Initializing Eigendistortion -- Input dim: 193548 | Output dim: 1016064

VGG16: eigendistortion display

We can now display the most- and least-noticeable eigendistortions as before, then compare their quality to those of the Front-end model.

Since the distortions here were synthesized using a pre-processed (normalized) imagea, we can easily pass a function to unprocess the image. Since the previous eigendistortions were grayscale, we’ll just take the mean across RGB channels for VGG16-synthesized eigendistortions and display them as grayscale too.

[9]:
po.imshow(
    eigendist_v.eigendistortions[[0, -1]].mean(1, keepdim=True),
    vrange="auto1",
    title=["most-noticeable distortion", "least-noticeable"],
    zoom=zoom,
)


# create an image processing function to unnormalize the image and avg the channels to
# grayscale
def unnormalize(x):
    return (x * image.std() + image.mean()).mean(1, keepdims=True)

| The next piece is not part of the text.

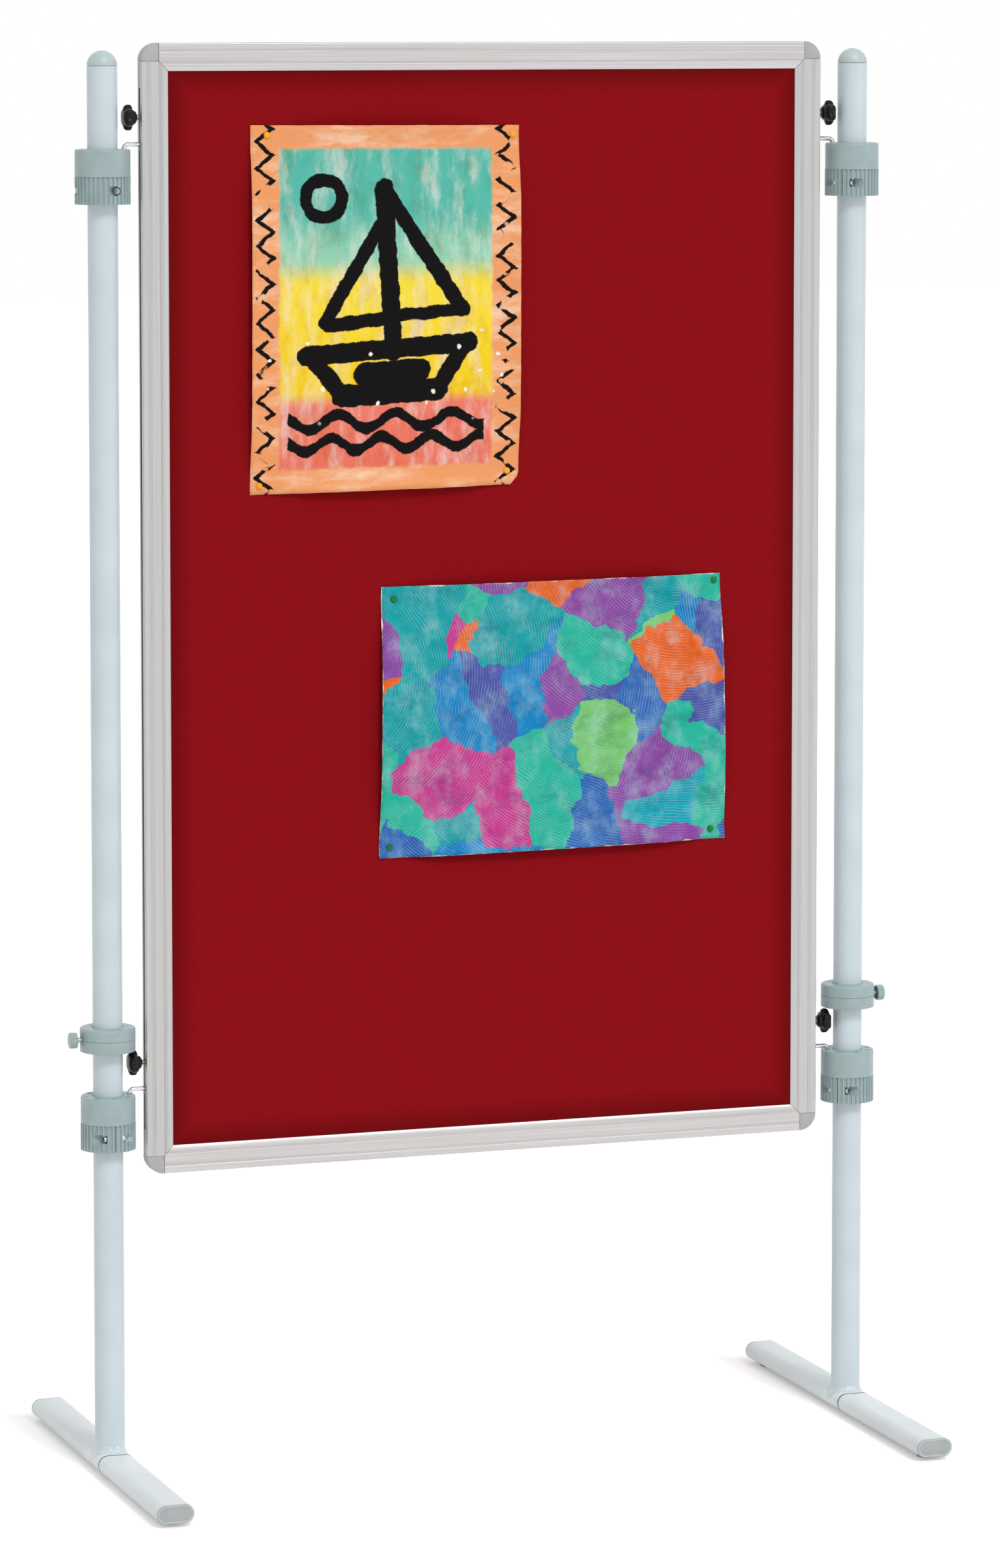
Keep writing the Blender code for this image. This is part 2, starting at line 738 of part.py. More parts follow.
def build_collars(axes, home, bench):
    """The same collar four times, each with the heads of its screws on the post's outer side."""
    body, jaw, screw = collar_mesh(bench), collar_jaw_mesh(bench), clamp_screw_mesh(bench)
    hole_step = 2 * math.pi / HOOK_HOLE_COUNT
    for corner, steps in COLLAR_TURNS.items():
        level, side = corner.split("_")
        foot = COLLAR_TOPS[level] - COLLAR_HEIGHT
        collar_axis = axis_empty(f"{corner}_collar_axis", home, (0.0, 0.0, foot))
        collar_axis.parent = axes[side]
        collar_axis.rotation_euler = (0.0, 0.0, FACINGS[side] + steps * hole_step)
        place_piece(f"{corner}_collar", body, "sage_plastic", home, parent=collar_axis)
        place_piece(f"{corner}_collar_jaw", jaw, "sage_plastic", home, parent=collar_axis)
        for letter, (y, z) in zip("ab", screw_places()):
            name = f"{corner}_clamp_screw_{letter}"
            place_piece(name, screw, "zinc_plated_steel", home, (0.0, y, z), parent=collar_axis)


# The stop rings


def stud_channel():
    """Along -X in the seam, from outside the ring through to the post."""
    radius = THUMB_STUD_DIAMETER / 2 + FIT
    return rod(radius, (-RING_DIAMETER, 0.0, 0.0), (-POST_RADIUS / 2, 0.0, 0.0))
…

alpha_max, alpha_min = 15.0, 100.0

v_max = po.synth.eigendistortion.display_eigendistortion(
    eigendist_v,
    eigenindex=0,
    alpha=alpha_max,
    process_image=unnormalize,
    title=f"img + {alpha_max} * most_noticeable_dist",
    zoom=zoom,
)
v_min = po.synth.eigendistortion.display_eigendistortion(
    eigendist_v,
    eigenindex=-1,
    alpha=alpha_min,
    process_image=unnormalize,
    title=f"img + {alpha_min} * least_noticeable_dist",
    zoom=zoom,
)
../../_images/tutorials_applications_Demo_Eigendistortion_16_0.png
../../_images/tutorials_applications_Demo_Eigendistortion_16_1.png
../../_images/tutorials_applications_Demo_Eigendistortion_16_2.png

Final thoughts

To rigorously test which of these model’s representations are more human-like, we’ll have to conduct a perceptual experiment. For now, we’ll just leave it to you to eyeball and decide which distortions are more or less noticeable!